В этом стихотворении выражается сквозная тема сборника, тема изгнания, в связи с чем «лирический дневник» книги обретает и смысл путевых заметок изгнанника, человека без родины, которому «матерью стала Природа, / а вовсе не Родина-мать», как писал Анатолий Кудрявицкий в 90-е, и путь его лежит через «Пески Сендикукоува», «Тибет», «Кавказ», «Финляндию» и т.д. Однако изгнание изображается не прямолинейно, а остраненно, в сопряжении внешнего и внутреннего.

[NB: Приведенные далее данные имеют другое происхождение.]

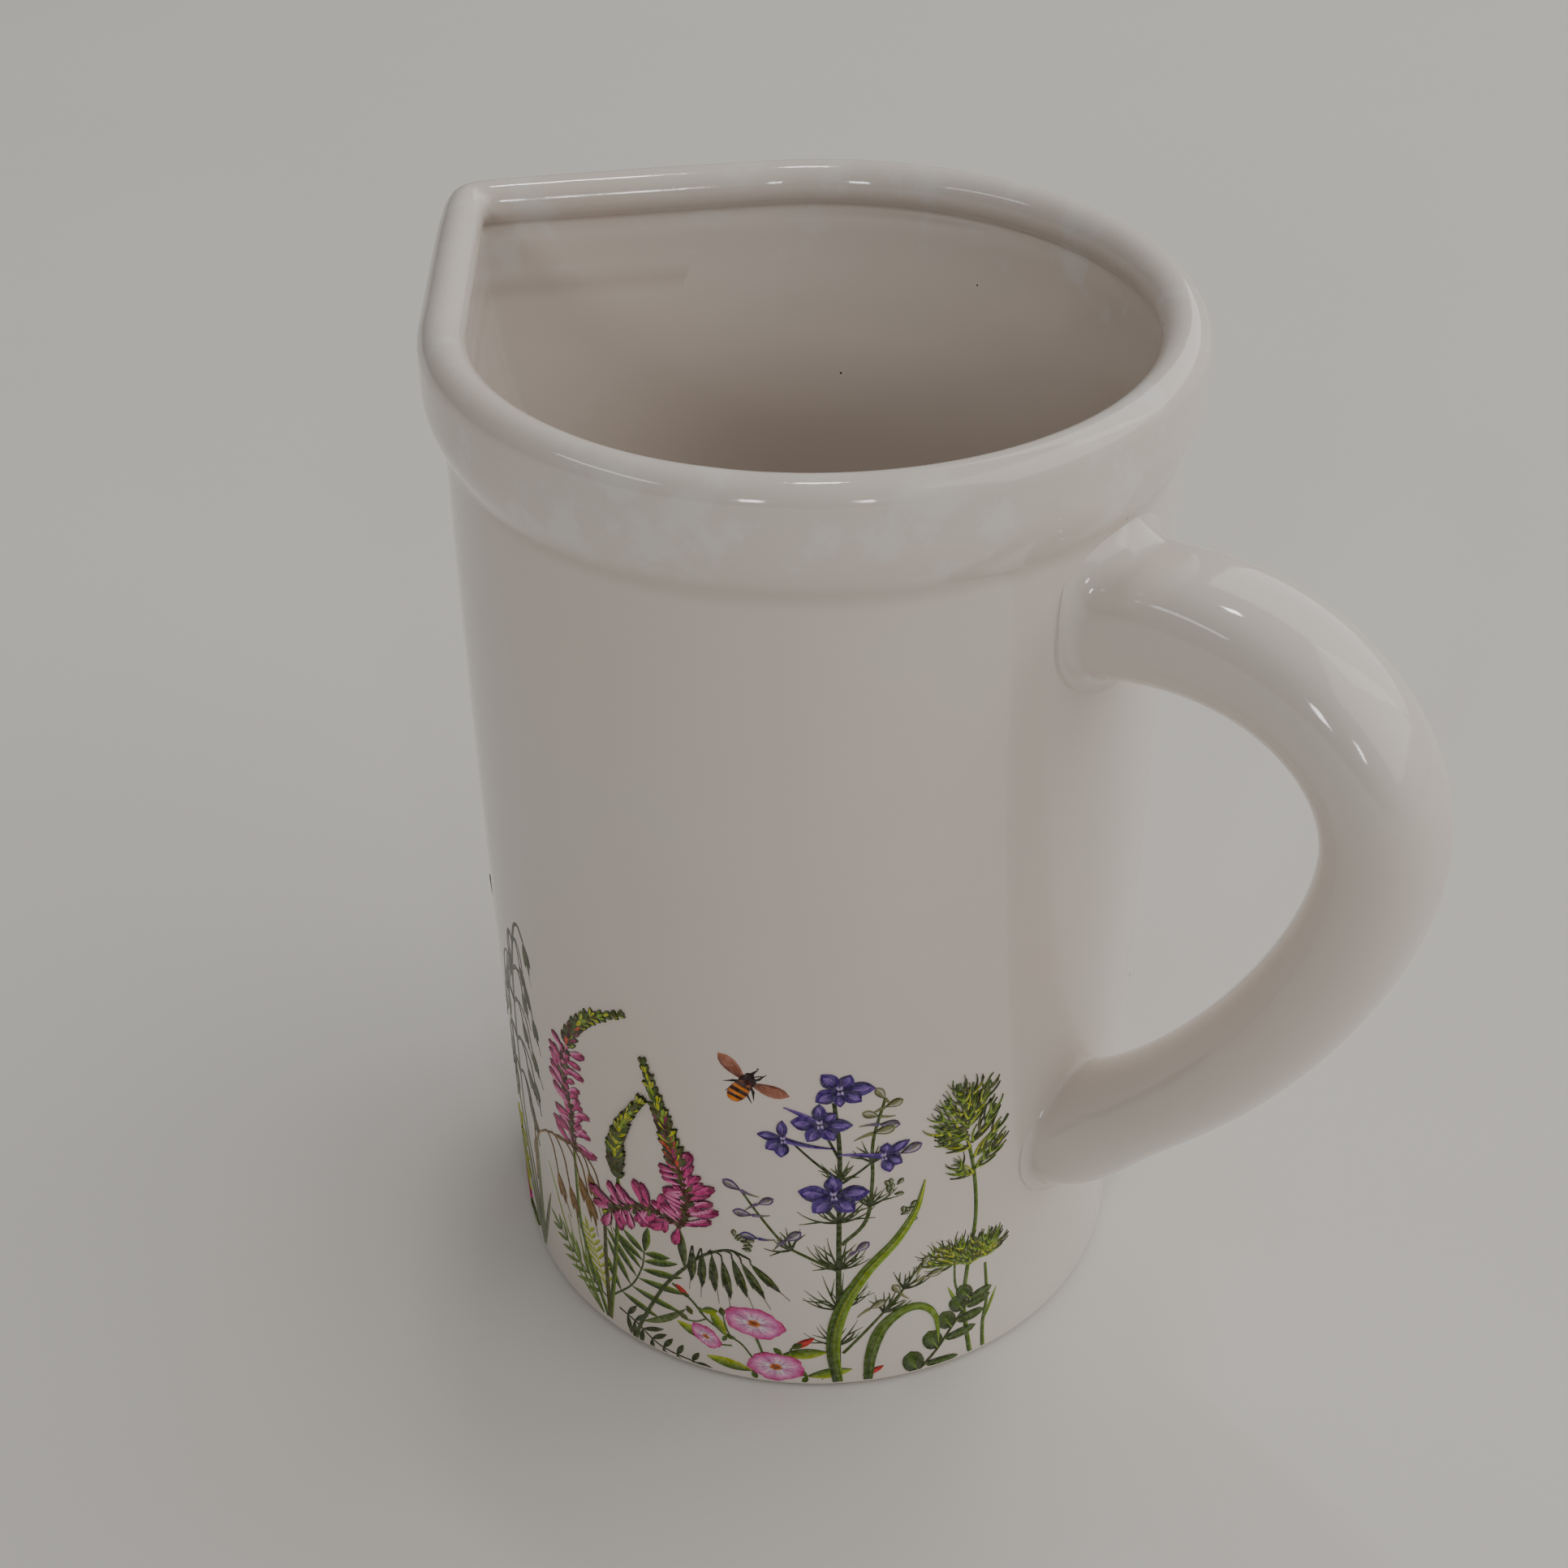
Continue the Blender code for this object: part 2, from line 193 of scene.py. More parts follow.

Как, например, в стихотворении «Девяносто девятый выдох изгнания»:

 

В этих лесах к северу от спокойствия

за горами причин

деревья растят глазные яблоки

под каждым листом

 

Искры искренности

дневная соль на вечерней коже

 

университет вселенной

 

Сюрреальная метафорика здесь служит способом воспроизведения ассоциаций, конструирования поэтической биографии как вещи-в-себе, контуры которой являют «Жизнь в слепоте молока / рядом с маяком направлений», а познавать бытие – значит «пить соки времени / чтобы убить время».

Отчасти этому же посвящена и вторая часть книги, отведенная для стихов 1990-1993 гг, в которой метафора медиума-полароида позволяет выхватить из реальности мгновение в его «первозданном базальтовом хаосе», как например в одноименном с разделом стихотворении «Моментальные фотографии»:

 

Ножницы эскалатора

перекрещиваются

в точке моего взгляда

выхватывают моментальные фотографии

бледных лиц

жизни

            жизни

                        жизни

проплывают мимо

 

Так и в стихотворении «Сон о Париже» изображаемое бытие застывает в фотографических ассоциациях через имагинацию сна, что открывает читателю возможность сугубо личных, индивидуальных интерпретаций:

 

На мокрой мостовой

холодный пожар парижских огней

радуга другой жизни

 

Утром  снег

белые стеклышки

рассыпаются фотографиями

тают на чернильном асфальте

 

Третья часть «Зву-чары» представлена экспериментами в области формы, обращенными к магии выражения, о чем свидетельствует само название части. Здесь поэтическая заумь стремится воспроизводить синкретическое камлание, графический эксперимент соединяется со звуковым, благодаря чему создается особый мелос стиха:

 

ветер зеленых звезд

звездесущ

за окном

антенны елей

в окне

антенатально

елейно

комнатно

оплывает лавой

розовосвеч

сон висков

сок високосного

года

 

Эксперименты со стихом Анатолия Кудрявицкого выражаются и в тексте, написанном с элементами компьютерного языка perl, и в транспозиционном стихе, и в трех минимизированных стихах, представляющих собой переосмысление классических текстов через «сито логического отбора»:

 

Помню: явилась

снилась

любил

забыл

скучал

опять явилась

упоенье!

(Экс – Пушкин)

 

Именно синтез различных способов поэтического письма, представленный в трех частях «Очертаний» Анатолия Кудрявицкого, позволяет изобразить бытие-в-себе через его фрагменты и ассоциации, переосмыслить саму природу художественного высказывания через «лирический дневник» скитаний изгнанника по различным географическим топосам и культурным эпохам. Саму книгу можно назвать «каталогом поэзий» Анатолия Кудрявицкого, т.к. в ней он представляет различные поэтические техники, которыми он пользуется: от «каталога образов» до зауми и комбинаторики, от сюрреалистической метафорики до политической поэзии (как в стихотворении «Красная книжечка»), что выражает характерную для современного (пост)авангарда тенденцию – попытку собирания из осколков мира новых смыслов, новой метафизической глубины.